_TASK PROMPT:_ Wherever the string "with" shows up in a line, count that line. Give the total alone.

_INFORMATION SHOWN:_
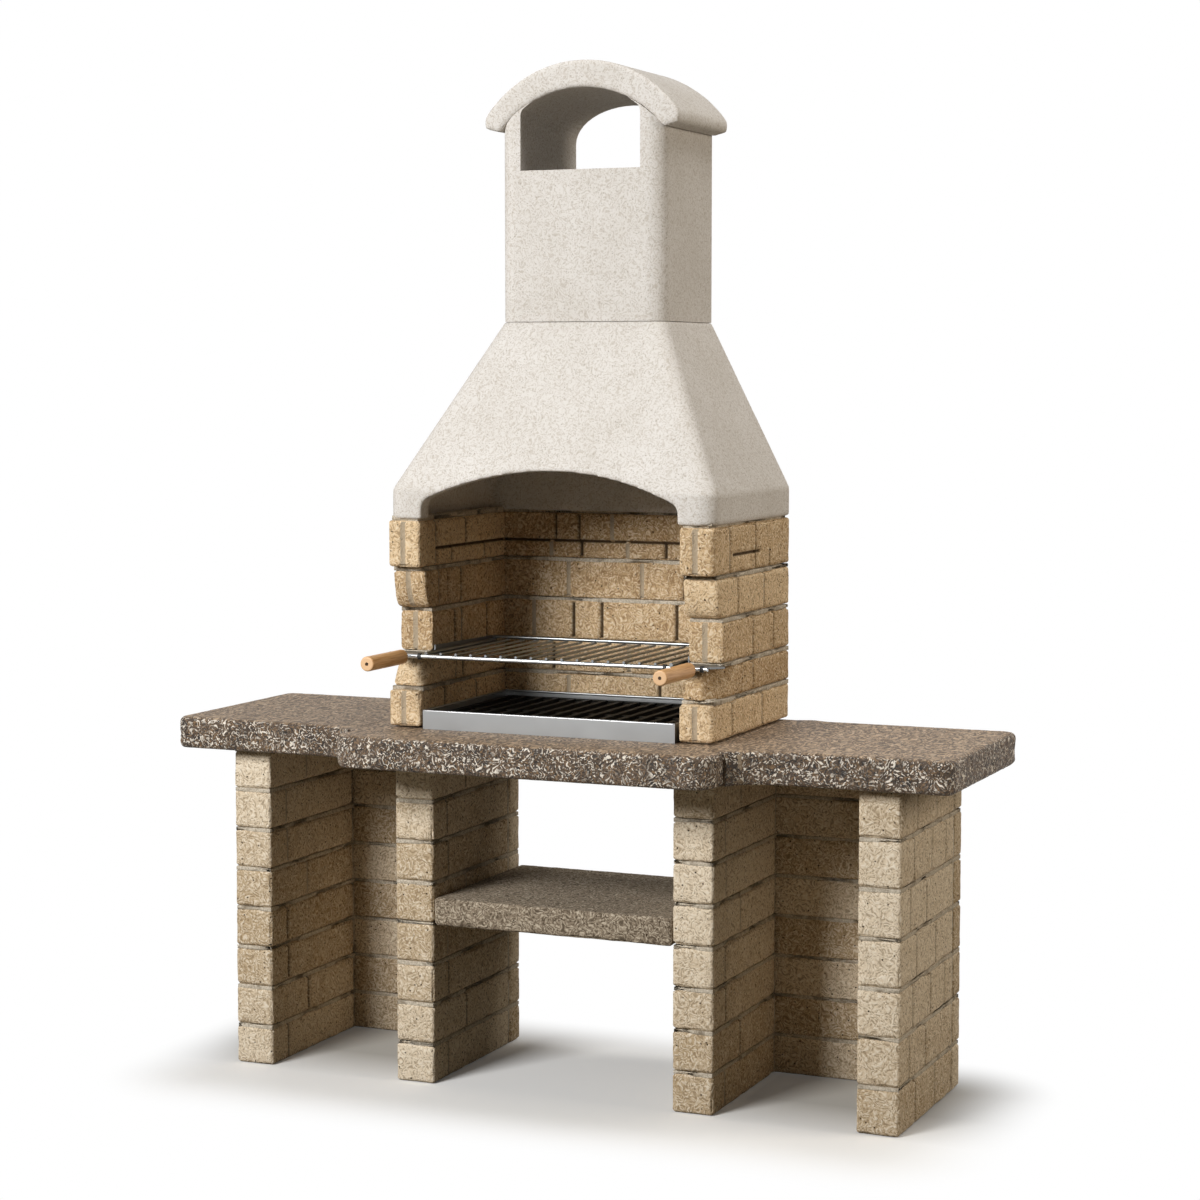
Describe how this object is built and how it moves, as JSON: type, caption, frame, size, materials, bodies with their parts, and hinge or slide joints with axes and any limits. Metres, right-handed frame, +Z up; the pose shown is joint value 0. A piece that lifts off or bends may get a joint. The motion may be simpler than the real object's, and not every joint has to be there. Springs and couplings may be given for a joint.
{
  "type": "masonry barbecue",
  "caption": "Freestanding masonry barbecue: block walls carry stone worktops, a shelf and a brick hearth with a sliding grill and fire tray under an arched hood and chimney.",
  "frame": {"origin": "on the ground, under the middle of the whole object's box", "axes": "+Z up, -Y towards the cook in front of the hearth, +X to the cook's right"},
  "size_m": [1.93, 0.704, 2.381],
  "materials": {
    "tumbled_block": "rough tumbled concrete block, sandy beige",
    "hearth_block": "rough tumbled firebrick, golden sand",
    "mortar": "raked grey-beige lime mortar",
    "shelf_stone": "worn precast slab, grey-brown",
    "aggregate_slab": "exposed aggregate concrete, dark brown with pale chips",
    "cast_stone": "fine cast refractory concrete, warm off-white with specks",
    "rail_steel": "plain bright-drawn steel angle",
    "chromed_wire": "bright chrome plate",
    "plain_steel": "zinc-plated steel",
    "black_ring": "black rubber ring",
    "beech": "turned beech, clear oiled",
    "tray_steel": "satin sheet steel",
    "cast_iron": "as-cast grey iron, sooted"
  },
  "bodies": {
    "masonry": {"left_end_wall": "tumbled_block", "left_inner_wall": "tumbled_block", "right_inner_wall": "tumbled_block", "right_end_wall": "tumbled_block", "left_bay_back": "tumbled_block", "right_bay_back": "tumbled_block", "left_base_mortar": "mortar", "right_base_mortar": "mortar", "shelf": "shelf_stone", "left_worktop_slab": "aggregate_slab", "hearth_slab": "aggregate_slab", "right_worktop_slab": "aggregate_slab", "worktop_grout": "mortar", "left_cheek_1": "hearth_block", "left_cheek_2": "hearth_block", "left_cheek_3": "hearth_block", "left_cheek_4": "hearth_block", "left_cheek_5": "hearth_block", "right_cheek_1": "hearth_block", "right_cheek_2": "hearth_block", "right_cheek_3": "hearth_block", "right_cheek_4": "hearth_block", "right_cheek_5": "hearth_block", "hearth_back_1": "hearth_block", "hearth_back_2": "hearth_block", "hearth_back_3": "hearth_block", "hearth_back_4": "hearth_block", "hearth_back_5": "hearth_block", "hearth_mortar": "mortar", "smoke_hood": "cast_stone", "flue_block": "cast_stone", "chimney_head": "cast_stone", "chimney_roof": "cast_stone", "left_grill_rail": "rail_steel", "right_grill_rail": "rail_steel"},
    "grill": {"grill_grid": "chromed_wire", "grill_front_bar": "chromed_wire", "left_handle_tang": "plain_steel", "right_handle_tang": "plain_steel", "left_handle_ferrule": "chromed_wire", "right_handle_ferrule": "chromed_wire", "left_stop_ring": "black_ring", "right_stop_ring": "black_ring", "left_handle": "beech", "right_handle": "beech", "left_handle_screw": "plain_steel", "right_handle_screw": "plain_steel"},
    "tray": {"fire_tray": "tray_steel"},
    "grate": {"charcoal_grate": "cast_iron"}
  },
  "joints": [
    {"name": "grill_slide", "type": "slide", "parent": "masonry", "child": "grill", "axis": [0, -1, 0], "range_m": [0, 0.25]},
    {"name": "tray_slide", "type": "slide", "parent": "masonry", "child": "tray", "axis": [0, -1, 0], "range_m": [0, 0.3]},
    {"name": "grate_lift", "type": "slide", "parent": "tray", "child": "grate", "axis": [0, 0, 1], "range_m": [0, 0.08]}
  ]
}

_CORRECT OUTPUT:_ 4